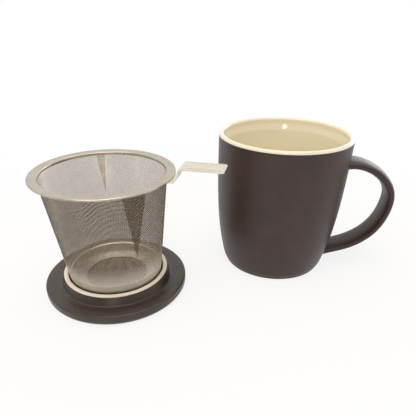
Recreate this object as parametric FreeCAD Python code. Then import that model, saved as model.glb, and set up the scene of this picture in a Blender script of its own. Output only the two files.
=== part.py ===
import FreeCAD, Part

import math
import os

# A tea mug with its lid and steel infuser, laid out as three loose things: the mug stands upright,
# the lid lies upside down to its left as a coaster, and the infuser stands in the lid's ring.
# Millimetres, +Z up. Each piece is made with the mug's axis at the origin, and at the end the whole
# set is moved so that the middle of its footprint on the table is the origin.

# Mug body
mug_height = 96.0
rim_radius = 45.0
wall_thickness = 4.5
lip_thickness = 3.4
lip_depth = 3.6
shoulder_length = 5.6
heel_radius = 38.2
heel_height = 4.0
wall_curve = 3.5
floor_thickness = 6.0
inner_corner_height = 15.0
foot_radius = 36.4
foot_step = 0.8
foot_ring_width = 4.0
foot_recess = 1.5
wall_stations = 9

# The dark outer glaze is a thin coat that stops short of the lip and of the foot
glaze_thickness = 0.35
glaze_foot_margin = 0.3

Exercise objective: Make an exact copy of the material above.

Solution to this problem:
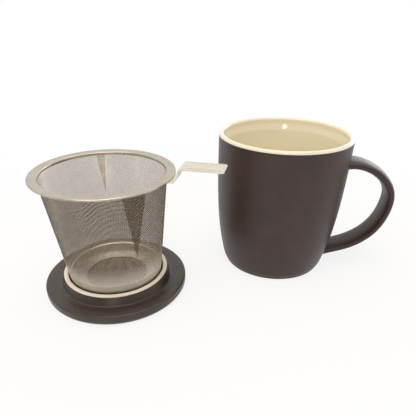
Recreate this object as parametric FreeCAD Python code. Then import that model, saved as model.glb, and set up the scene of this picture in a Blender script of its own. Output only the two files.
=== part.py ===
import FreeCAD, Part

import math
import os

# A tea mug with its lid and steel infuser, laid out as three loose things: the mug stands upright,
# the lid lies upside down to its left as a coaster, and the infuser stands in the lid's ring.
# Millimetres, +Z up. Each piece is made with the mug's axis at the origin, and at the end the whole
# set is moved so that the middle of its footprint on the table is the origin.

# Mug body
mug_height = 96.0
rim_radius = 45.0
wall_thickness = 4.5
lip_thickness = 3.4
lip_depth = 3.6
shoulder_length = 5.6
heel_radius = 38.2
heel_height = 4.0
wall_curve = 3.5
floor_thickness = 6.0
inner_corner_height = 15.0
foot_radius = 36.4
foot_step = 0.8
foot_ring_width = 4.0
foot_recess = 1.5
wall_stations = 9

# The dark outer glaze is a thin coat that stops short of the lip and of the foot
glaze_thickness = 0.35
glaze_foot_margin = 0.3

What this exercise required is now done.